Aaptos papillata

Scientific classification
- Kingdom: Animalia
- Phylum: Porifera
- Class: Demospongiae
- Order: Suberitida
- Family: Suberitidae
- Genus: Aaptos
- Species: A. papillata
- Binomial name: Aaptos papillata (Keller, 1880)
- Synonyms: List Polymastia gleneni Descatoire, 1966; Tethyophaena silifica Schmidt, 1880; Tuberella papillata Keller, 1880;

= Aaptos papillata =

- Authority: (Keller, 1880)
- Synonyms: Polymastia gleneni Descatoire, 1966, Tethyophaena silifica Schmidt, 1880, Tuberella papillata Keller, 1880

Species of sponge

Aaptos papillata is a species of sea sponge belonging to the family Suberitidae.
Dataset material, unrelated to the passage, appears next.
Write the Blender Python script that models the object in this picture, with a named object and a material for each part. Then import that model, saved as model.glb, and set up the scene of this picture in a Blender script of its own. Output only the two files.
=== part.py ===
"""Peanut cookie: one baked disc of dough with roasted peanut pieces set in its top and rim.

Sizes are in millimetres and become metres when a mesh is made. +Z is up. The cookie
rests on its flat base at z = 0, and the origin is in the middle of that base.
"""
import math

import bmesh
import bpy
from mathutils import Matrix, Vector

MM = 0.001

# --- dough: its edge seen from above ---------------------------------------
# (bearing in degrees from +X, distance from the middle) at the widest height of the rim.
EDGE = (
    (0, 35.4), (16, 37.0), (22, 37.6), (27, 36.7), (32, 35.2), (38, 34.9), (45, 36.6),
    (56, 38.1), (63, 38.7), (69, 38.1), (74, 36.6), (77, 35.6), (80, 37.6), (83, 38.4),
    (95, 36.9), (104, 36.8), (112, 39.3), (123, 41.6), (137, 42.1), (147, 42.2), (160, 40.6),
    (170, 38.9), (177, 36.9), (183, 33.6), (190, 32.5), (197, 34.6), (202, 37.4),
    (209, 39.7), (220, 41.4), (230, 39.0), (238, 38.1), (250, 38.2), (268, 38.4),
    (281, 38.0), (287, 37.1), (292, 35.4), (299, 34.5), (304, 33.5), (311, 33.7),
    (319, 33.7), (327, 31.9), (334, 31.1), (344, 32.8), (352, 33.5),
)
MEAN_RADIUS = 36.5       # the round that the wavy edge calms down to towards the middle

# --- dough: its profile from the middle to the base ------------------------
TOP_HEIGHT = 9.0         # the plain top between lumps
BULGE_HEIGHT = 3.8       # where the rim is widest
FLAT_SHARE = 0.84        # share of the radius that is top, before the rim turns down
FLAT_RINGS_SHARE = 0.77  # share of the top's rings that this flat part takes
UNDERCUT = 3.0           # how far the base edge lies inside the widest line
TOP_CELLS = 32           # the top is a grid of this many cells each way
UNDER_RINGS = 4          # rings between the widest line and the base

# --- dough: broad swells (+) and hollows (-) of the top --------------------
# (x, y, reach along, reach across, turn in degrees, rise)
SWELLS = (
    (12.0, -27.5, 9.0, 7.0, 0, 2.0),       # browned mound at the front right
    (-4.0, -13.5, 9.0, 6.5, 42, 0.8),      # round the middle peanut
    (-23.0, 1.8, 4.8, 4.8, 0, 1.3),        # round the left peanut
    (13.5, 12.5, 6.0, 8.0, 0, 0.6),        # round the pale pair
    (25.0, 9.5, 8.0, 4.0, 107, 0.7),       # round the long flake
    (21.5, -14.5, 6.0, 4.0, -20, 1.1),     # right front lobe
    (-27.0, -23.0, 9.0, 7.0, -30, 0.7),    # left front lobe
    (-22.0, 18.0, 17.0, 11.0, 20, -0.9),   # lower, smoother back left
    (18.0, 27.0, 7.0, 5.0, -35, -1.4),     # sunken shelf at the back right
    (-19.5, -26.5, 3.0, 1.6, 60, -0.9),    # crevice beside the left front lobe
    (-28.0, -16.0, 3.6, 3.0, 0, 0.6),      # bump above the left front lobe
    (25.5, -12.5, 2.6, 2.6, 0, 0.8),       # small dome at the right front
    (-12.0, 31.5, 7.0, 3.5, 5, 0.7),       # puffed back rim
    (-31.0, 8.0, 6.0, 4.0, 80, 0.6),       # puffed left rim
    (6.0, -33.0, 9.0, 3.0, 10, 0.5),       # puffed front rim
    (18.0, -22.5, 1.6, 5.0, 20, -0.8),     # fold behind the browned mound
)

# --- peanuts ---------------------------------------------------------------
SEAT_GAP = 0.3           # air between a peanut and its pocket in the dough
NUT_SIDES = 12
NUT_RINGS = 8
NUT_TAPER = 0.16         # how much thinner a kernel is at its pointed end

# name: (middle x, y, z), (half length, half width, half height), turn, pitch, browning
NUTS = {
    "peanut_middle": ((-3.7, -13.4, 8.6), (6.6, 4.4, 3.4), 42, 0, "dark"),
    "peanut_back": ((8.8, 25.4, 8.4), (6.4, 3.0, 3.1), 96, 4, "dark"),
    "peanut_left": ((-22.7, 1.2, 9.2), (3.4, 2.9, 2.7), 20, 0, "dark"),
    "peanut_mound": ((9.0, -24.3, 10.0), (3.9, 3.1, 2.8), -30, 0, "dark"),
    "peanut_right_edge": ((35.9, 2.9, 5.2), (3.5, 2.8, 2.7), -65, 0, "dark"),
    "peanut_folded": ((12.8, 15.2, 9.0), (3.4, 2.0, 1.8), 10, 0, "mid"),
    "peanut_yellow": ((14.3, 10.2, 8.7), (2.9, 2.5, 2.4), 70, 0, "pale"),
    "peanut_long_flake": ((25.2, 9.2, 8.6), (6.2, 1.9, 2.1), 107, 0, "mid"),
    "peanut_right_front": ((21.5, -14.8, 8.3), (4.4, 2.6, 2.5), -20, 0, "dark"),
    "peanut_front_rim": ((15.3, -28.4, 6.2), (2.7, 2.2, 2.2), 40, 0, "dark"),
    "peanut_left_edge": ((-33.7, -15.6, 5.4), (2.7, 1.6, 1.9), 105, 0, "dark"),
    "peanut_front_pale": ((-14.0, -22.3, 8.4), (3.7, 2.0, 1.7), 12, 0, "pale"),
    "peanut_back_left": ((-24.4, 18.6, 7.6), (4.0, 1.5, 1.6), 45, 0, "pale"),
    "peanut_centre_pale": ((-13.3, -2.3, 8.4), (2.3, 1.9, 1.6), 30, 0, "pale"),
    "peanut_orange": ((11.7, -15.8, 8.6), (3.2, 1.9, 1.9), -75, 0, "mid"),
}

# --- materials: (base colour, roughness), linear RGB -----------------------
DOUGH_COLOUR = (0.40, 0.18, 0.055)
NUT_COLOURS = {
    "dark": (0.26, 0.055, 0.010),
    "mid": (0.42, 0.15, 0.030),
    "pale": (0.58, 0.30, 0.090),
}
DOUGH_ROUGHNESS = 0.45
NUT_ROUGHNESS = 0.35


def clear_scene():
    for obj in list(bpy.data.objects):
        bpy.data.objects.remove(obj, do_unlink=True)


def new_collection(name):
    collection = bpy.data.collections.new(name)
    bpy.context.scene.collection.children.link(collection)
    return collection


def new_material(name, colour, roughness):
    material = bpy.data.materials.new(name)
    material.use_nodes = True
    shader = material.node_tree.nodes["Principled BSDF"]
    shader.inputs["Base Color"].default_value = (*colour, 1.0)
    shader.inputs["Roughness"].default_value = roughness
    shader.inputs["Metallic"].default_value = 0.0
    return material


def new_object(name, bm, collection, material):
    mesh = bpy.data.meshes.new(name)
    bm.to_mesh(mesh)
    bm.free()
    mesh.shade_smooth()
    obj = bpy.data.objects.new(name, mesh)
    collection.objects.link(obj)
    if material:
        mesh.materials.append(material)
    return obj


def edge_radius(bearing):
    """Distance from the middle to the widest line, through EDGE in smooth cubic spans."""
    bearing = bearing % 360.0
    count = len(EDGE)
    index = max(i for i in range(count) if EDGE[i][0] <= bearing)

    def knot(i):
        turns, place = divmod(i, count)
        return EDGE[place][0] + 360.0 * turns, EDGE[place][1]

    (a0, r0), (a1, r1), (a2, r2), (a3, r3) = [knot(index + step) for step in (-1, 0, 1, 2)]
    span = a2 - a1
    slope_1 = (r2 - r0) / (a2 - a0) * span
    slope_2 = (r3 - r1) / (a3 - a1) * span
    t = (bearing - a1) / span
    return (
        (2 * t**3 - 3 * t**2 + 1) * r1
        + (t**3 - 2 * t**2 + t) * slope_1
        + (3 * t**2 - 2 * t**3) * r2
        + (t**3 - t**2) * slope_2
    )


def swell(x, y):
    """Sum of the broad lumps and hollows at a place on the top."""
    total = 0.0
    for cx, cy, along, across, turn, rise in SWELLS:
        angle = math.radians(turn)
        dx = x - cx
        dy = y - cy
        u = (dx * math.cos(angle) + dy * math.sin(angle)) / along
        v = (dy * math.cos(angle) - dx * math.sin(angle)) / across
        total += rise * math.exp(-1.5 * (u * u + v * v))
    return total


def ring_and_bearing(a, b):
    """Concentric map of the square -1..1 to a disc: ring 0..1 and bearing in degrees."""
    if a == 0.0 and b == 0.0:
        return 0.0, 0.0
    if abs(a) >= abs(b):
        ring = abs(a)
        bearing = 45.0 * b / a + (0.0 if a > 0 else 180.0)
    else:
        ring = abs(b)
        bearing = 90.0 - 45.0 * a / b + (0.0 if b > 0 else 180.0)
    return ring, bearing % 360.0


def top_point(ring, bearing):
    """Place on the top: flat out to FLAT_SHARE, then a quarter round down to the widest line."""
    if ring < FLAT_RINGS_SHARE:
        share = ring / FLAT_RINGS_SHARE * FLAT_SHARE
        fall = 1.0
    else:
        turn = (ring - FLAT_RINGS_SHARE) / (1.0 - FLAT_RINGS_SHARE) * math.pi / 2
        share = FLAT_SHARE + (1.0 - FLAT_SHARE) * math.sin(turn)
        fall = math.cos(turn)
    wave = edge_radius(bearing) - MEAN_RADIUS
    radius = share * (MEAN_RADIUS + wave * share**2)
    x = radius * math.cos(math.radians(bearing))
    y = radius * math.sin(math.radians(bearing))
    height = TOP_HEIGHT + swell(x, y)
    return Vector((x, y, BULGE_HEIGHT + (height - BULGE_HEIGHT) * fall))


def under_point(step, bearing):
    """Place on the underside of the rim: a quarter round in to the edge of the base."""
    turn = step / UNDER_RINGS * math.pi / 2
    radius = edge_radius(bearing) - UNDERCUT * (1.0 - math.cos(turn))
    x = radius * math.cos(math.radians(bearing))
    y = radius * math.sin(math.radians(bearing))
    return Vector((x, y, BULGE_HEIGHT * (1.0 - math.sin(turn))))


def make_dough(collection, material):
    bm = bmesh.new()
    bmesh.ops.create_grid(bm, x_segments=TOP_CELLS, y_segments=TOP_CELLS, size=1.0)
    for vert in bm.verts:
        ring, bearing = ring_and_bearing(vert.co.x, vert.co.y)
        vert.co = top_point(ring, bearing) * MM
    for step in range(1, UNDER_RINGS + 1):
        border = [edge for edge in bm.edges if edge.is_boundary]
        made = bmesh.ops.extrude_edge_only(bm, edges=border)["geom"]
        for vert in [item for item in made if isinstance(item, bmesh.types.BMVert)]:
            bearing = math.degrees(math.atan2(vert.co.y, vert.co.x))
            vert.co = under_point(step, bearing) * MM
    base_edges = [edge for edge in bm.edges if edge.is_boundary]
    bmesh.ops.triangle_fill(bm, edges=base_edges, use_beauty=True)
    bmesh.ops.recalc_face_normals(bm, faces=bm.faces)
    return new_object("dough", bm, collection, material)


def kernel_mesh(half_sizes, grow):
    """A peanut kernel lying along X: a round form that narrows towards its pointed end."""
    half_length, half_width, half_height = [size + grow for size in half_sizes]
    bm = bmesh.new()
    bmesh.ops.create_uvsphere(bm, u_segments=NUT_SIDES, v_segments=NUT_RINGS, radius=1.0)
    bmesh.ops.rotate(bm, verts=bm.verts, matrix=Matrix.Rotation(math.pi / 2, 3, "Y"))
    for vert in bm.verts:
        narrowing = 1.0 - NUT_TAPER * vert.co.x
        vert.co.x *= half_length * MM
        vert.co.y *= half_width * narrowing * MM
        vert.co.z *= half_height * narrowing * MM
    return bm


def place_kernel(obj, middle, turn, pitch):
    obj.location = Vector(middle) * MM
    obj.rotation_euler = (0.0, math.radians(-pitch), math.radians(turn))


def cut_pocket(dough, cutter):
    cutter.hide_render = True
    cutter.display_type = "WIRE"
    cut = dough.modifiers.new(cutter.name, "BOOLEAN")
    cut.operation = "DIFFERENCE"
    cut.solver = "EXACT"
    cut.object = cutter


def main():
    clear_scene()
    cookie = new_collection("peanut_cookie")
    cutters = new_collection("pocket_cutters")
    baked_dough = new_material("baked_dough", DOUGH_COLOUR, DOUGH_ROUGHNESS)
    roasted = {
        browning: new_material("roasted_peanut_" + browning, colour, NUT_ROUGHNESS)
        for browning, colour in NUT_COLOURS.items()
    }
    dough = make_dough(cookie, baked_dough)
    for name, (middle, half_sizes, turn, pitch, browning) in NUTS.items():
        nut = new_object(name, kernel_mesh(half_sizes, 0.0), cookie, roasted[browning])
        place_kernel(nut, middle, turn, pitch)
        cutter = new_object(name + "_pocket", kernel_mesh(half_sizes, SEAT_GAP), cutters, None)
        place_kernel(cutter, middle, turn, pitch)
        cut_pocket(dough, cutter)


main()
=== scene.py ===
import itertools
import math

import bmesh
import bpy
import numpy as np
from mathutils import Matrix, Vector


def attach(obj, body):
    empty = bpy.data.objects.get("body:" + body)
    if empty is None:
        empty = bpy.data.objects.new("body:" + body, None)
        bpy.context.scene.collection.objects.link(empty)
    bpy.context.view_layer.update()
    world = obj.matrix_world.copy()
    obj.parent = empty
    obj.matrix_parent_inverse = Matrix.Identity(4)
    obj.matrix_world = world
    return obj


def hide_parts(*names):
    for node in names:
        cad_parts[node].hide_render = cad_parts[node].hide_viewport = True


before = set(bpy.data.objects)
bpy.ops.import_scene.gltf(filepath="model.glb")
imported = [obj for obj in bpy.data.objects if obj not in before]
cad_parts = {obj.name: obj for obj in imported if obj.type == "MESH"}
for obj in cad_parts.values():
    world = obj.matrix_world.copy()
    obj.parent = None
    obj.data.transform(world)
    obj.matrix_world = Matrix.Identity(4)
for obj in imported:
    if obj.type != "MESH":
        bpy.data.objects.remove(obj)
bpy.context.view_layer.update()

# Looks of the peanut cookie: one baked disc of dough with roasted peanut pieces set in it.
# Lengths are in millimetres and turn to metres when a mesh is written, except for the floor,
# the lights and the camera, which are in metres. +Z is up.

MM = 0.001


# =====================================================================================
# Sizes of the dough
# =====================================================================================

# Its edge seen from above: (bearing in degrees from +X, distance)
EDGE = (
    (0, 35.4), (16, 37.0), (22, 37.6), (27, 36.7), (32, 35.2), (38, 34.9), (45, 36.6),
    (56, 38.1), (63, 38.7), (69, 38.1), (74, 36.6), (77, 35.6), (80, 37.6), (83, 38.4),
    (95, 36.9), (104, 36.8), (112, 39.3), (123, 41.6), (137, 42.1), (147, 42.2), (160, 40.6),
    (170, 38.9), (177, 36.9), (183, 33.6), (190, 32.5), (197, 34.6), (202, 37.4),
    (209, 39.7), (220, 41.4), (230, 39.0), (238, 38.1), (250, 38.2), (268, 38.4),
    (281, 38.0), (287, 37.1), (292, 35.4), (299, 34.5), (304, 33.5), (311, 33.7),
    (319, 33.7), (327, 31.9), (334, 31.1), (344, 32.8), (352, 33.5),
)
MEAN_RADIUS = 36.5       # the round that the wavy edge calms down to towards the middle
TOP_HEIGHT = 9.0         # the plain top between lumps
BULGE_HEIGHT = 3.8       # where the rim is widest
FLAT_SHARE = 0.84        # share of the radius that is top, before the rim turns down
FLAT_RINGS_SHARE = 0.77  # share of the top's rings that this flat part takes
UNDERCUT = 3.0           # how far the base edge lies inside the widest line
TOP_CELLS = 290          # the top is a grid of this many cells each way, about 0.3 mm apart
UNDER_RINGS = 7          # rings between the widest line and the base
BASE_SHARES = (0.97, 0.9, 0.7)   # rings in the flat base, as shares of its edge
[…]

This species was first described in 1880. It is native to the northeastern Atlantic Ocean, the English Channel and the Mediterranean Sea.

==Description==
Aaptos papillata is a massive sponge growing in a domed shape, the smooth velvety surface being densely covered in small, low nipples. The oscula through which water exits are small and few in number. The colour of this sponge is pink flushed with purple, the nipples being paler. The interior is creamy-pink in the middle and yellowish-ochre near the surface, which is often obscured by sand and shell fragments. The consistency is firm but elastic.

==Biology==
Like most species of sponge, Aaptos papillata is a filter feeder. Water passes in through pores, food particles are filtered out and the water passes out through the oscula. It feeds on bacteria and small planktonic particles not exceeding three microns in diameter. Its means of reproduction have not been studied but it is likely to be similar to other members of its family. Sponges are generally hermaphrodite; sexual reproduction is by the release of gametes into the water column; asexual reproduction may be by budding, or by detachment of fragments of sponge.